The Packers in week 13 had at least minimum success on every single offensive drive and forced a pair of three-and-outs. Although the Packers managed just 3 points in the second half, their offense was able to kill clock and their defense stayed fresh enough to stifle the Patriots' comeback attempt.
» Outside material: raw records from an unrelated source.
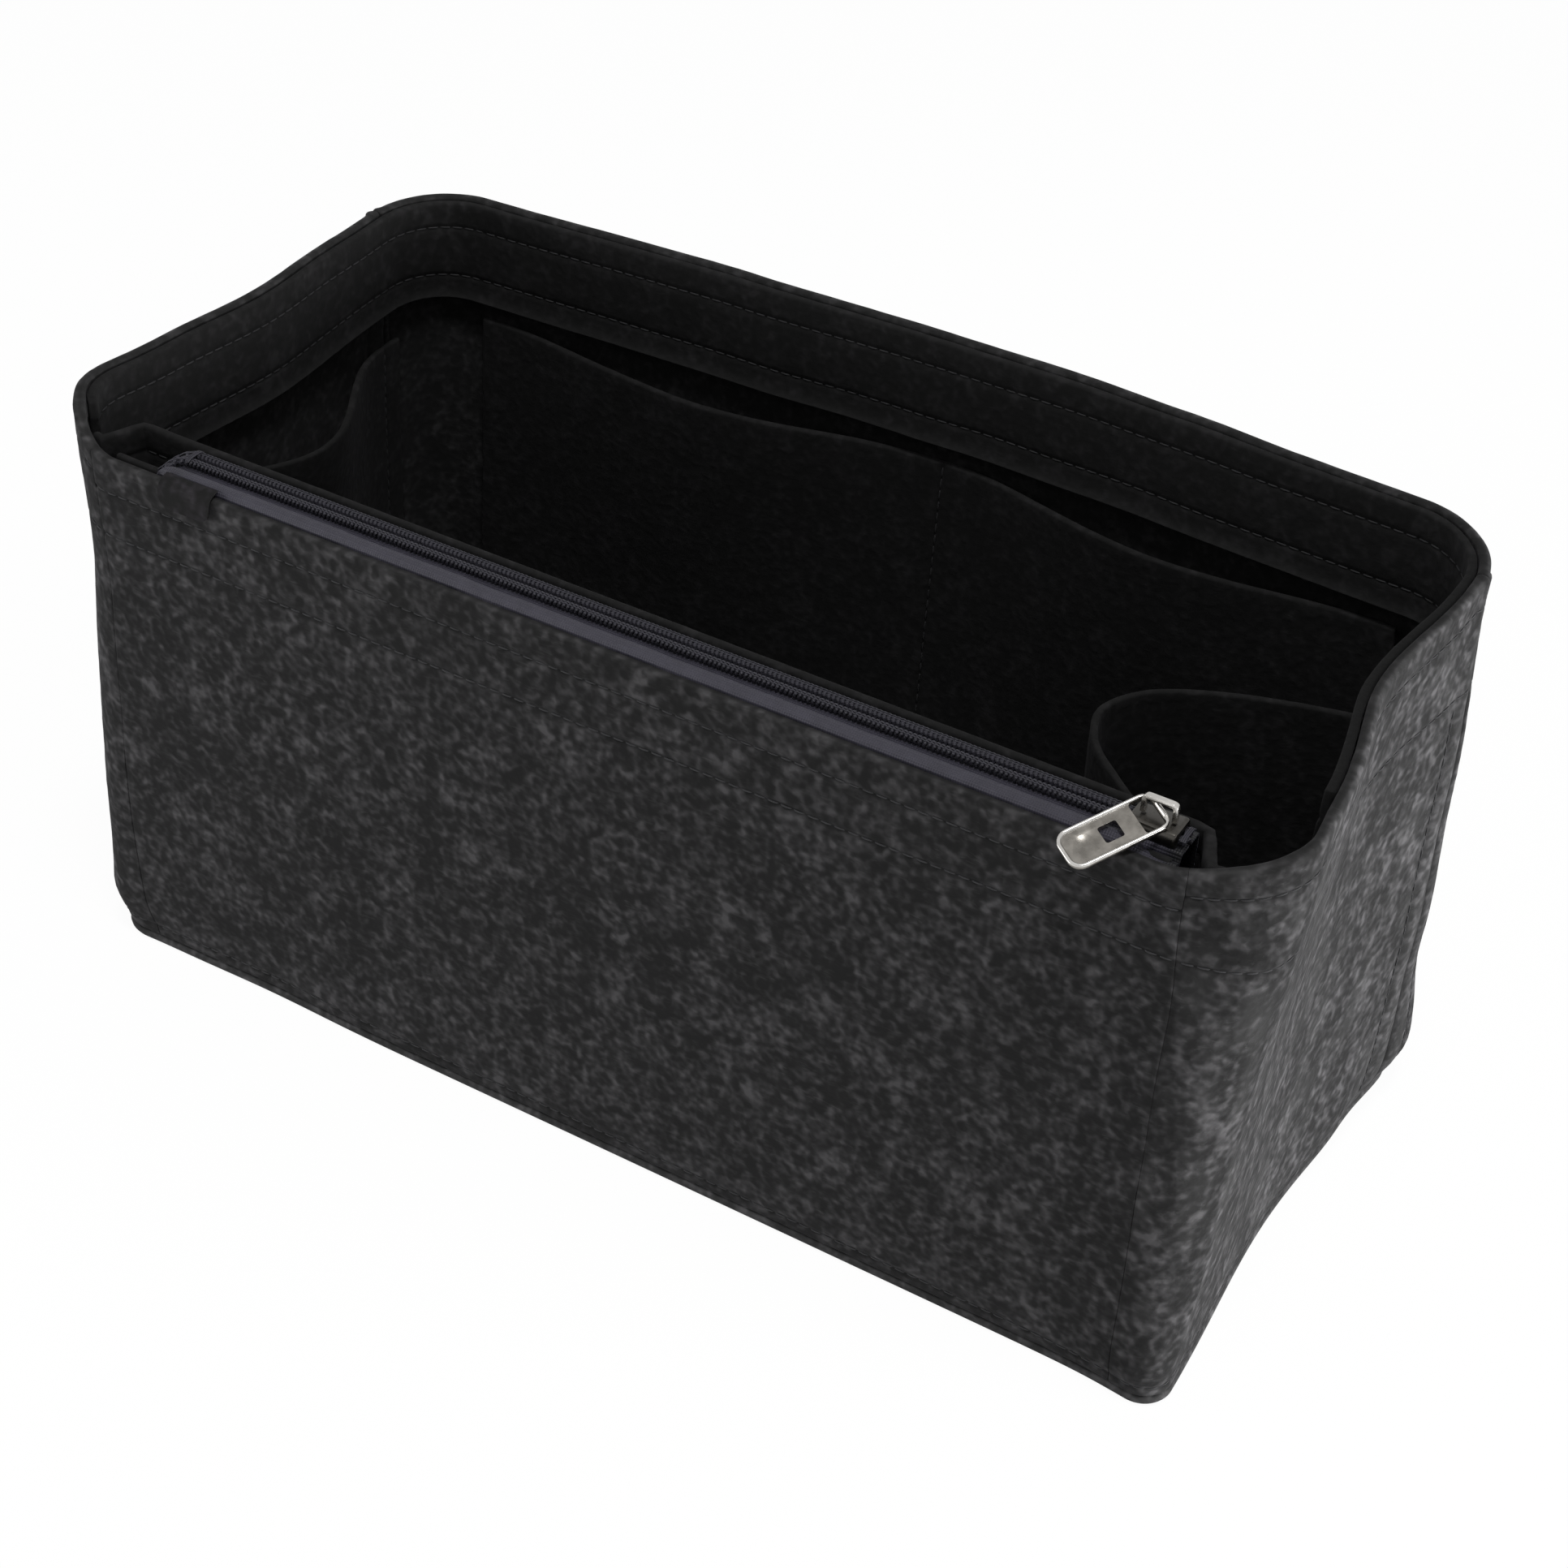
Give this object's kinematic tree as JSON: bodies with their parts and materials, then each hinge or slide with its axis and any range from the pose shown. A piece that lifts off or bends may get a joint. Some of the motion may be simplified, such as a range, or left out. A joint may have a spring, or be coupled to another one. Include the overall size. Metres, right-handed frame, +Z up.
{
  "type": "purse organizer insert",
  "caption": "Open felt bag organizer box with a zipped front pocket, slip pockets inside and a bottle loop.",
  "frame": {"origin": "middle of the underside, on the surface that the insert stands on", "axes": "+X along the length towards the bottle loop end, +Y towards the back wall, +Z up"},
  "size_m": [0.3, 0.1571, 0.1557],
  "materials": {
    "outer_felt": "heathered charcoal felt, pressed",
    "inner_felt": "heathered charcoal felt, pressed",
    "zipper_tape": "woven polyester tape",
    "zipper_coil": "nylon coil, satin",
    "thread": "polyester sewing thread",
    "nickel": "polished nickel plate"
  },
  "bodies": {
    "root": {"base_panel": "outer_felt", "front_panel": "outer_felt", "right_end_panel": "outer_felt", "left_end_panel": "outer_felt", "back_panel": "outer_felt", "rim_facing": "inner_felt", "front_facing": "inner_felt", "zip_pocket_wall": "inner_felt", "back_pocket_panel": "inner_felt", "left_end_pocket": "inner_felt", "right_end_bottle_loop": "inner_felt", "zip_front_tape": "zipper_tape", "zip_rear_tape": "zipper_tape", "zip_front_coil": "zipper_coil", "zip_rear_coil": "zipper_coil", "left_bar_tack": "thread", "right_bar_tack": "thread"},
    "slider": {"slider_body": "nickel", "slider_bridge": "nickel"},
    "pull": {"pull_tab": "nickel"}
  },
  "joints": [
    {"name": "slider_slide", "type": "slide", "parent": "root", "child": "slider", "axis": [-1, 0, 0], "range_m": [0, 0.2272]},
    {"name": "pull_hinge", "type": "hinge", "parent": "slider", "child": "pull", "pos_m": [0.123, -0.06076, 0.1531], "axis": [-0.8192, 0.539, 0.1962], "range_deg": [0, 150]}
  ]
}
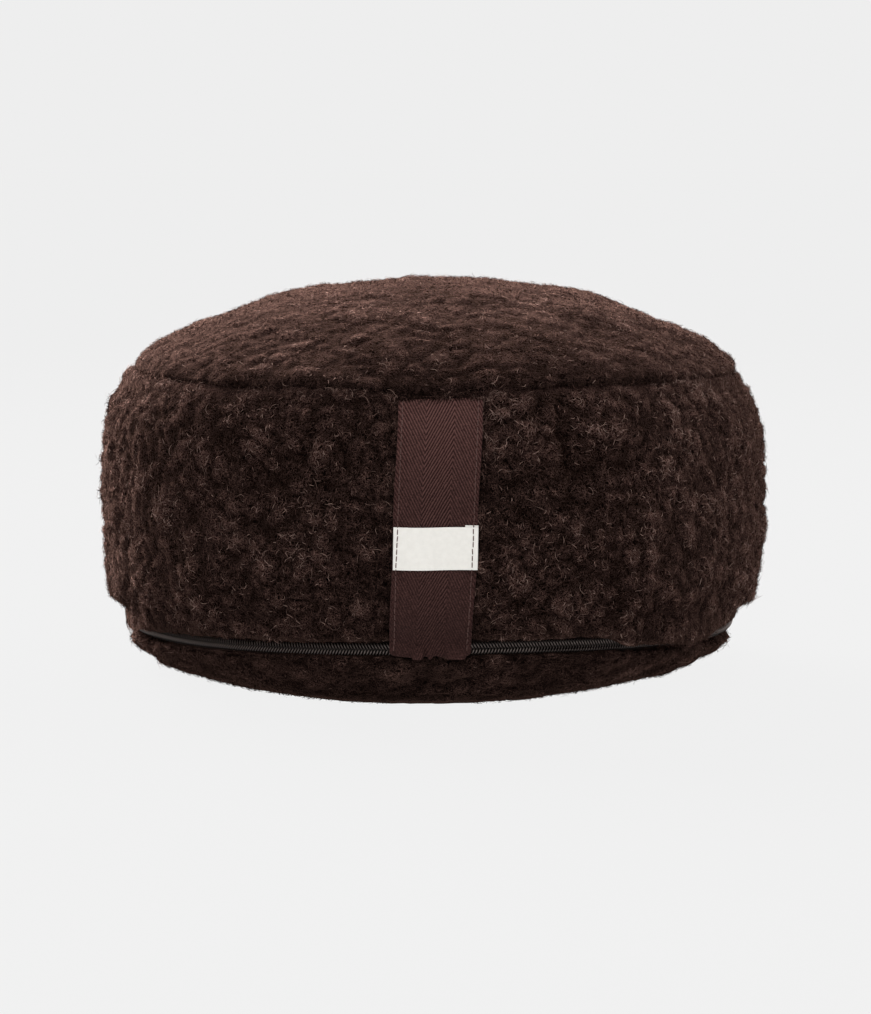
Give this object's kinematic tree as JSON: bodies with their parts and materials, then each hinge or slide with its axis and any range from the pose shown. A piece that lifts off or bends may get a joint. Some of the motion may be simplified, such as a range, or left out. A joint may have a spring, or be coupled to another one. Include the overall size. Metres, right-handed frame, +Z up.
{
  "type": "zafu meditation cushion",
  "caption": "Round floor cushion in dark brown pile cloth with a domed top, a bulging side band, a flat webbing strap with a blank label, and a zip round its lower seam.",
  "frame": {"origin": "on the floor under the middle of the cushion", "axes": "+Z up through the middle of the top panel, and the strap faces -Y"},
  "size_m": [0.328, 0.3297, 0.192],
  "materials": {
    "pile_cloth": "curly dark brown pile",
    "strap_tape": "herringbone twill tape",
    "label_cloth": "plain woven cotton",
    "zip_tape": "woven polyester tape",
    "zip_coil": "nylon coil"
  },
  "bodies": {
    "root": {"cushion": "pile_cloth", "strap": "strap_tape", "label": "label_cloth", "zip_tape_upper": "zip_tape", "zip_tape_lower": "zip_tape", "zip_coil_upper": "zip_coil", "zip_coil_lower": "zip_coil"}
  },
  "joints": []
}
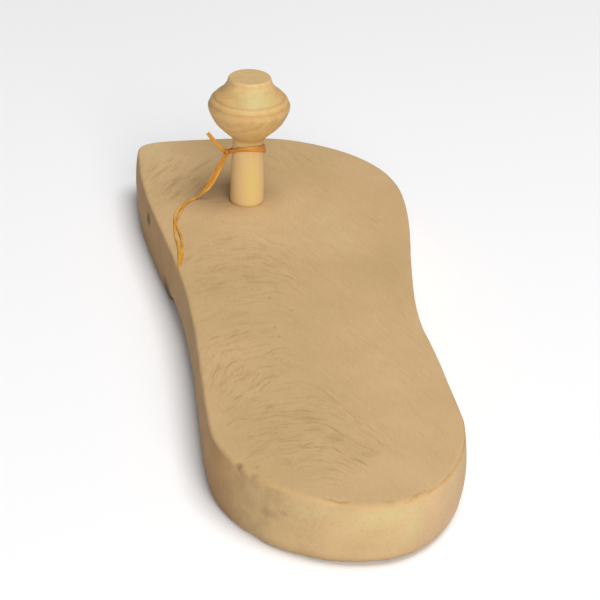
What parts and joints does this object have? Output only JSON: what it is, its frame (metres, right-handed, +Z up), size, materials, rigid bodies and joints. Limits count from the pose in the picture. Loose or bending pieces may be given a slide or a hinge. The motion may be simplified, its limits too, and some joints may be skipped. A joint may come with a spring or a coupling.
{
  "type": "wooden toe-knob sandal",
  "caption": "Flat carved wooden sandal with no straps: a turned knob stands on the sole between the first toes, with a strip of raffia tied round its neck.",
  "frame": {"origin": "on the floor under the middle of the sole's bounding box", "axes": "+Z up, +Y along the sole to the toes, +X to the outer side of the right foot"},
  "size_m": [0.096, 0.252, 0.0697],
  "materials": {
    "sole_wood": "sanded bare pale wood, dull, with fine darker growth rings",
    "knob_wood": "turned pale wood, smooth, with a soft sheen",
    "raffia": "orange-brown raffia strip, fibrous, with a soft sheen"
  },
  "bodies": {
    "root": {"sole": "sole_wood", "toe_knob": "knob_wood", "raffia_tie": "raffia", "raffia_tail": "raffia"}
  },
  "joints": []
}
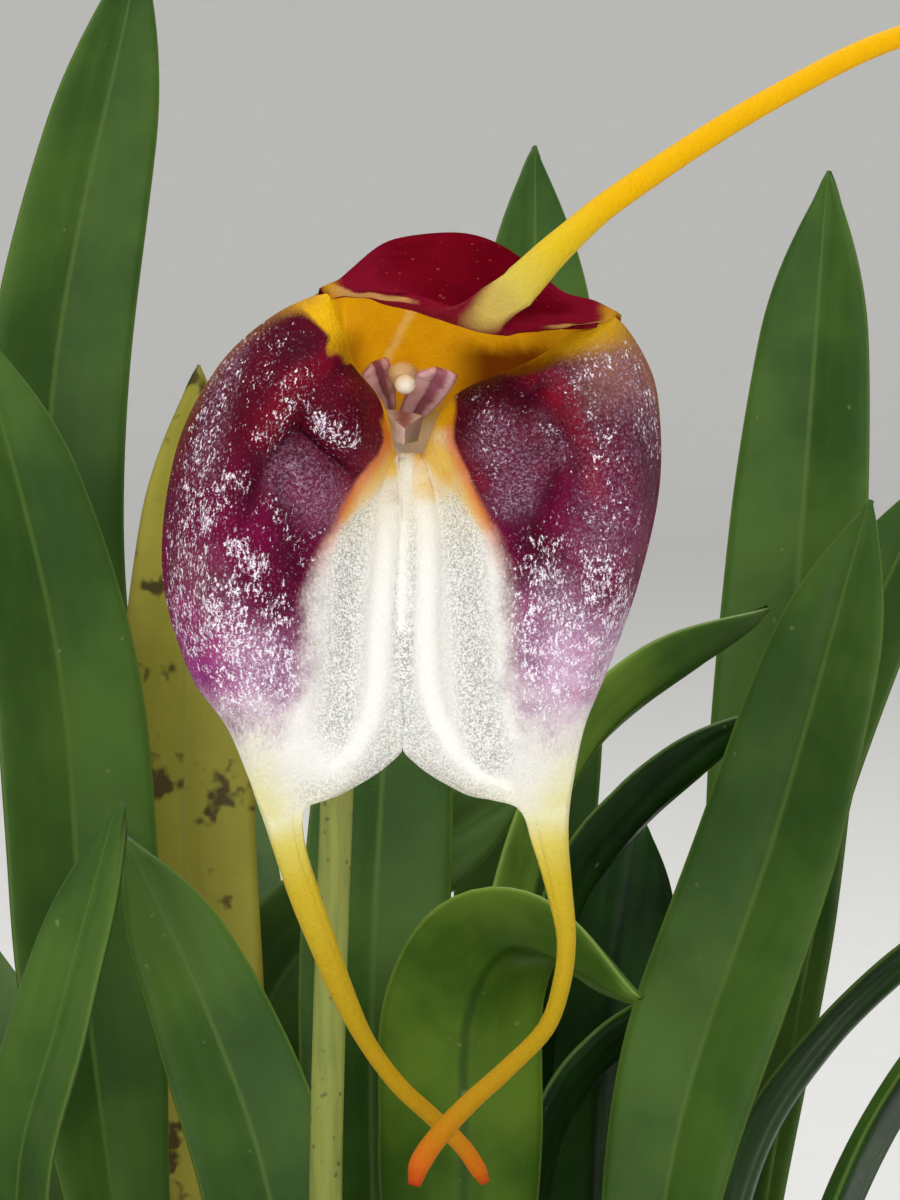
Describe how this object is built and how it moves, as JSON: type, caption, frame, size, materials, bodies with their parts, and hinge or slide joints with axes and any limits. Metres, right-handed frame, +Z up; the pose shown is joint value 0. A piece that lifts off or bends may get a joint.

New England managed two narrow wins when their MSOD differential was negative (27-25 over the Jets, and 35-31 over the Ravens in the Divisional Round). But they also enjoyed two blowout wins under the same conditions.

So what happened there?

In a 34-9 pasting of Detroit and a 41-13 defeat of Miami, the Patriots had 4 touchdown drives of 3 plays or less. These are drives which fail to create rhythm & fatigue, at least according to the MSOD measurement (by design). The Patriots also came up big on special teams, with an 81-yard kickoff return and a touchdown on a blocked field goal.

PREDICTION: The Patriots' defense does not force many three-and-outs, but they don't need to. They're comfortable preventing big plays and relying on their offense to give them a needed rest. If the offense fails, the defense can become vulnerable late in the game to a determined rushing attack.

New England's offense, meanwhile, is clearly at its best when they move the chains consistently:

Opponent first
Yards Points
Indianapolis Colts 33 503 42
Chicago Bears 32 487 51
Cincinnati Bengals 30 505 43
Denver Broncos 29 398 43
Detroit Lions 29 439 34
Baltimore Ravens 29 422 35
Indianapolis Colts 28 397 45
San Diego Chargers 24 397 23
Miami Dolphins 23 395 41
Buffalo Bills 22 396 37
Oakland Raiders 21 297 16
Miami Dolphins 20 315 20
Green Bay Packers 20 320 21
New York Jets 19 231 17
Minnesota Vikings 16 292 30
New York Jets 16 323 27
Buffalo Bills 14 260 9
Kansas City Chiefs 13 290 14

Patriots correlation coefficients:
First downs to yards: 0.8983
First downs to points: 0.8165

Seahawks correlation coefficients, data not shown on table:
First downs to yards: 0.7288
First downs to points: 0.4466

If the Patriots go three-and-out too often, they will be in trouble on both sides of the ball. They've proven they can win under those circumstances, but it will require big plays on offense and probably some help from special teams.